There are numer­ous examples of attacks on the nation’s elec­tion infra­struc­ture in recent years. For instance, hack­ers success­fully attacked Knox County’s elec­tion website on elec­tion night in May 2018 and preven­ted offi­cials from post­ing elec­tion results as expec­ted. They also obtained unau­thor­ized access to the county’s serv­ers and data.

Cyber­at­tacks are not simply one-time incid­ents. In 2018, nearly half of local govern­ments repor­ted exper­i­en­cing cyber­at­tacks at least daily, with many local govern­ments report­ing an increased or consist­ent number of attacks, incid­ents, or breaches when compared to the previ­ous year. The Senate Intel­li­gence Commit­tee confirmed that through­out 2016, “cyber actors affil­i­ated with the Russian Govern­ment conduc­ted an unpre­ced­en­ted, coordin­ated cyber campaign against state elec­tion infra­struc­ture.” And national secur­ity offi­cials believe that the 2020 elec­tion is “the big game” for adversar­ies look­ing to attack Amer­ican demo­cracy.

The best prac­tice to provide a minimum baseline of secur­ity for voting machines is a paper record that allows for mean­ing­ful post-elec­tion audits. With no paper records, Shelby County voters cannot be assured that their votes are being prop­erly coun­ted.

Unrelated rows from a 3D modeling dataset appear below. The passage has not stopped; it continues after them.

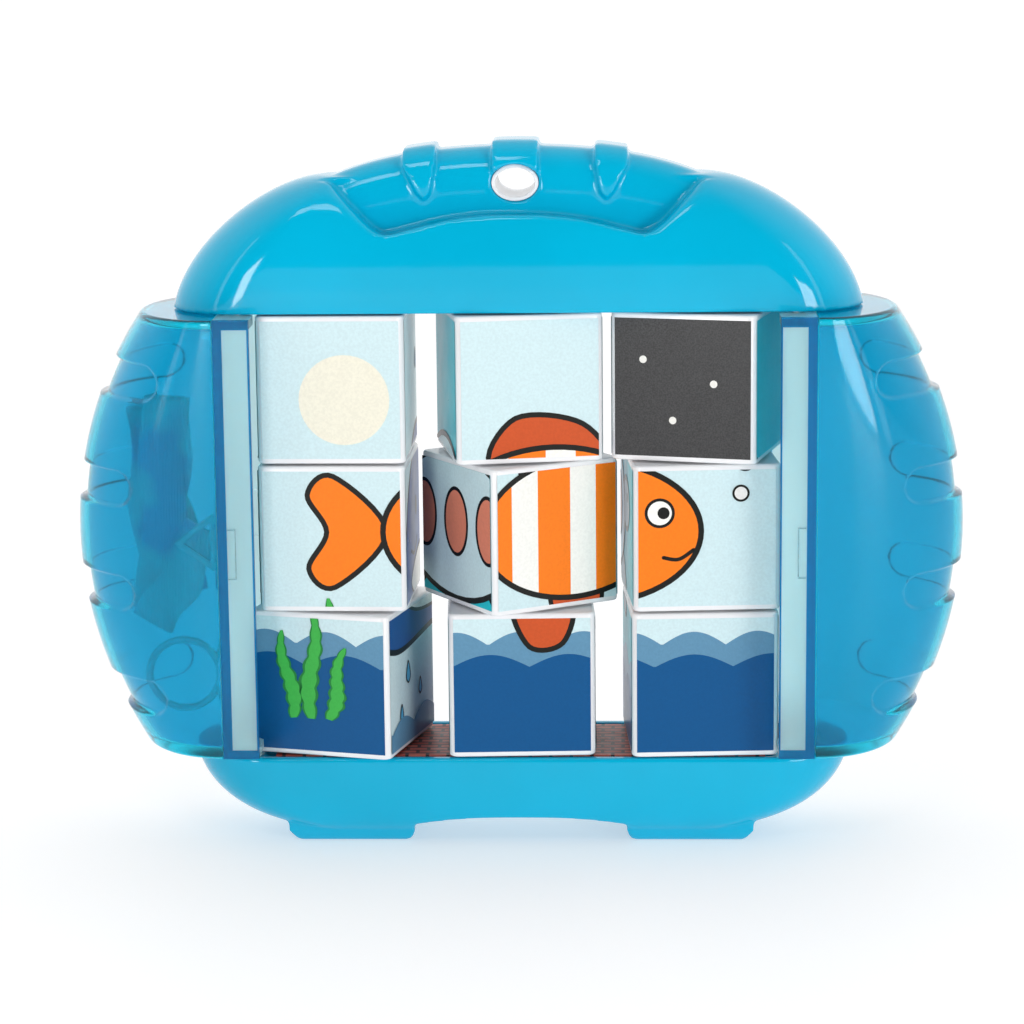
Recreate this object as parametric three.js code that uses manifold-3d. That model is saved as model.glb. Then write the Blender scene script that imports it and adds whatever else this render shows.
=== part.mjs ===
// A 3 x 3 rotating-cube picture puzzle in a blue travel case. Millimetres, +X right, +Y to the back, +Z up.
// The origin is on the surface it stands on, under the middle of the case.
import * as THREE from "three";
import { mergeVertices } from "three/addons/utils/BufferGeometryUtils.js";
import Module from "manifold-3d";

const wasm = await Module();
wasm.setup();

// ---- driving dimensions -------------------------------------------------------------------------

const GAP = 0.3; // running and fitting gap between two pieces
const CUBE = 39.7;
const CUBE_EDGE = 2.4; // radius of a cube's four upright edges
const CUBE_WALL = 2;
const COLUMN_PITCH = 48.6; // lets a cube turn past a neighbour that stands nearly square
const ROW_PITCH = CUBE + GAP;
const MIDDLE_Z = 85; // centre of the middle row

// How far each cube is turned at rest, anticlockwise from above, top row first, left column first.
const CUBE_TURNS = [
  [-0.8, 11, -14.5],
  [-1.7, 32.5, 4.8],
  [-14.5, 2.7, 3.6],
];

const AXLE_RADIUS = 3;
const BAY_HALF = 1.5 * CUBE + 2 * GAP;
const FLOOR_Z = MIDDLE_Z - BAY_HALF;
const CEILING_Z = MIDDLE_Z + BAY_HALF;

const CASE_HALF_DEPTH = 20.2; // the two shells, front to back
const SHELL_END = 92.1; // half the top shell's length at its rim
const BASE_END = 89.4; // half the bottom shell's length at its rim
const CAVITY_END = 82;
const CAVITY_HALF_DEPTH = 17.2;
const PLATE = 2.2;
const BASE_FLOOR_Z = 10.8; // inner floor of the bottom shell

const HOLE_Z = CEILING_Z + 33.3; // lanyard hole
const HOLE_HALF = [6.3, 4.9];
const RIDGE_HALF_DEPTH = 11.2;
const RIB_RISE = 1.7;

const WING_HALF_DEPTH = 29.6;
const WING_LOW = FLOOR_Z + 2.55;
const WING_HIGH = CEILING_Z - GAP;
const WING_END = 119.7; // half the whole object's length
const WING_ARC = 104.7; // radius of the outer edge, seen from the front
const WING_WALL = 2.4;
const STRIP_X = 69; // inner edge of the pale front strips
const WEB_X = 76;
const BIN_X = WEB_X + WING_WALL + GAP;
const SWEEP = 27.5; // radius kept clear around an axle for a turning cube
const NOTCH_DEPTH = 1.3;
const NOTCH_HEIGHT = 10;
const NOTCH_PITCH = 28.4;
const NOTCH_REACH = 11.5;

const SCREW_SHANK = 1.1;
const SCREW_HEAD = 2.2;
const SCREW_HOLE = SCREW_SHANK + GAP;
const FRAME_SCREW = [73.3, 16.6];
const CEILING_SCREW = [COLUMN_PITCH / 2, 12];
const FLOOR_SCREW = [38, 8];

// ---- materials ----------------------------------------------------------------------------------

const skyBlue = () => new THREE.MeshStandardMaterial({ color: 0x00b5e2, roughness: 0.18, metalness: 0 });

const clear = (color, roughness, opacity) =>
  new THREE.MeshStandardMaterial({ color, roughness, metalness: 0, transparent: true, opacity });

const deepBlue = () => clear(0x0098d6, 0.15, 0.7);

const paleClear = () => clear(0xb5dfe5, 0.3, 0.6);

const white = () => new THREE.MeshStandardMaterial({ color: 0xf2f2f4, roughness: 0.3, metalness: 0 });

const steel = () => new THREE.MeshStandardMaterial({ color: 0xb9bcc0, roughness: 0.35, metalness: 1 });

const card = () => new THREE.MeshStandardMaterial({ color: 0xa8605a, roughness: 0.6, metalness: 0 });

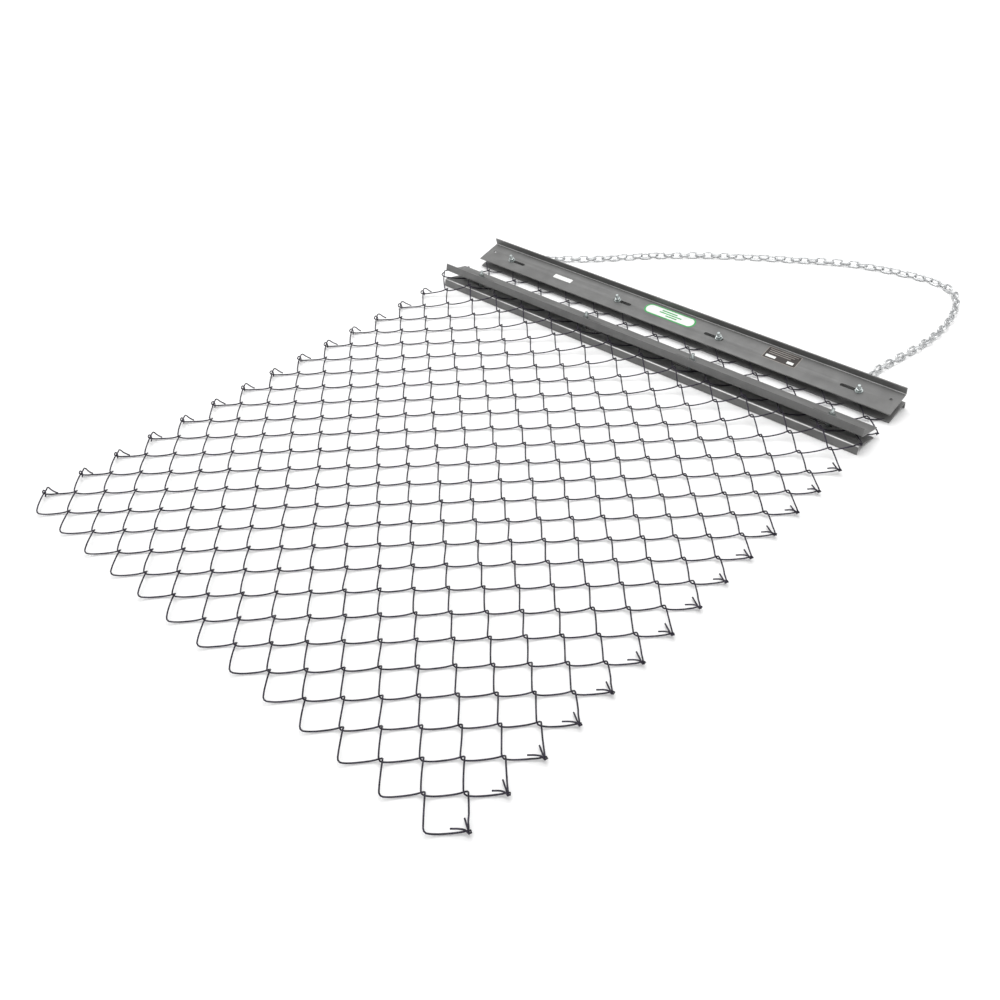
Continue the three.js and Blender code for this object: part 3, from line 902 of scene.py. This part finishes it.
def make_floor():
    corners = [(x * FLOOR_REACH, y * FLOOR_REACH, 0) for x, y in ((-1, -1), (1, -1), (1, 1), (-1, 1))]
    material, nodes, links, shader = node_material("pale_floor", 0, 0.9)
    tone = ramp(nodes, links, noise(nodes, links, 3, 3), [(0.4, grey(0.90)), (0.6, grey(0.93))])
    links.new(tone, shader.inputs["Base Color"])
    shader.inputs["Specular IOR Level"].default_value = 0.1
    floor = new_object("floor", corners, [(0, 1, 2, 3)], material, smooth=False)
    floor.location.z = -FLOOR_DROP


def strip_light(name, place, aim, size, power):
    data = bpy.data.lights.new(name, "AREA")
    data.shape = "RECTANGLE"
    data.size, data.size_y = size
    data.energy = power
    light = bpy.data.objects.new(name, data)
    bpy.context.scene.collection.objects.link(light)
    light.location = place
    light.rotation_mode = "QUATERNION"
    light.rotation_quaternion = (Vector(aim) - Vector(place)).to_track_quat("-Z", "Y")


HORIZON_GLOW = 0.3
ZENITH_GLOW = 2.1
GLOW_FALLOFF = 3               # how soon the sky dims away from overhead
STRIP_AT = (-1.5, 0.9, 3.3)
STRIP_AIM = (-1.5, 0.7, 0)
STRIP_SIZE = (2.8, 0.5)
STRIP_POWER = 30


def make_light():
    """A soft studio sky, dim at the horizon and bright overhead, with one long soft lamp high on the left."""
    world = bpy.data.worlds.new("studio")
    world.use_nodes = True
    nodes, links = world.node_tree.nodes, world.node_tree.links
    where = nodes.new("ShaderNodeTexCoord")
    split = nodes.new("ShaderNodeSeparateXYZ")
    links.new(where.outputs["Generated"], split.inputs["Vector"])
    value = split.outputs["Z"]
    steps = (("MAXIMUM", [0]), ("POWER", [GLOW_FALLOFF]), ("MULTIPLY_ADD", [ZENITH_GLOW, HORIZON_GLOW]))
    for operation, numbers in steps:
        step = nodes.new("ShaderNodeMath")
        step.operation = operation
        for i, number in enumerate(numbers):
            step.inputs[i + 1].default_value = number
        links.new(value, step.inputs[0])
        value = step.outputs["Value"]
    nodes["Background"].inputs["Color"].default_value = (1, 1, 1, 1)
    links.new(value, nodes["Background"].inputs["Strength"])
    bpy.context.scene.world = world
    strip_light("strip", STRIP_AT, STRIP_AIM, STRIP_SIZE, STRIP_POWER)
    bpy.context.scene.view_settings.view_transform = "Standard"


make_floor()
make_light()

Our brief also explains that elec­tion offi­cials are respons­ible for the main­ten­ance of elec­tion systems and provid­ing a reas­on­ably secure voting system to voters. Voting systems without paper trails simply fall below a minimum stand­ard of profes­sional respons­ib­il­ity. 

States have made substan­tial progress in repla­cing paper­less voting equip­ment in the past few years. In 2016, 14 states used paper­less voting machines as the main polling place equip­ment in at least some counties and towns. Today, that number is down to 11 states, and the Bren­nan Center expects it will drop to no more than 8 by 2020.

Even so, that means a signi­fic­ant number of voters may not have a paper record of their vote in 2020. We estim­ate that as many as 12 percent of voters — some 16 million people — will use paper­less equip­ment in Novem­ber 2020. This compares to 20 percent of voters — 27.5 million people — in 2016.

Paper records will not prevent program­ming errors, soft­ware bugs, or the inser­tion of corrupt soft­ware into voting systems. Indeed, they will only have real secur­ity value if they are used to check and confirm elec­tronic tallies during post-elec­tion audits. However, of the 42 states that should have paper records of every vote by 2020, 17 are not currently required to conduct post-elec­tion audits before the certi­fic­a­tion of elec­tion results.

Paper­less voting machines repres­ent an unac­cept­able threat to the integ­rity of elec­tions. They make it impossible to perform hand recounts or robust post-elec­tion audits to ensure that vote tallies were coun­ted accur­ately. Fortu­nately, there is an easy fix: replace them.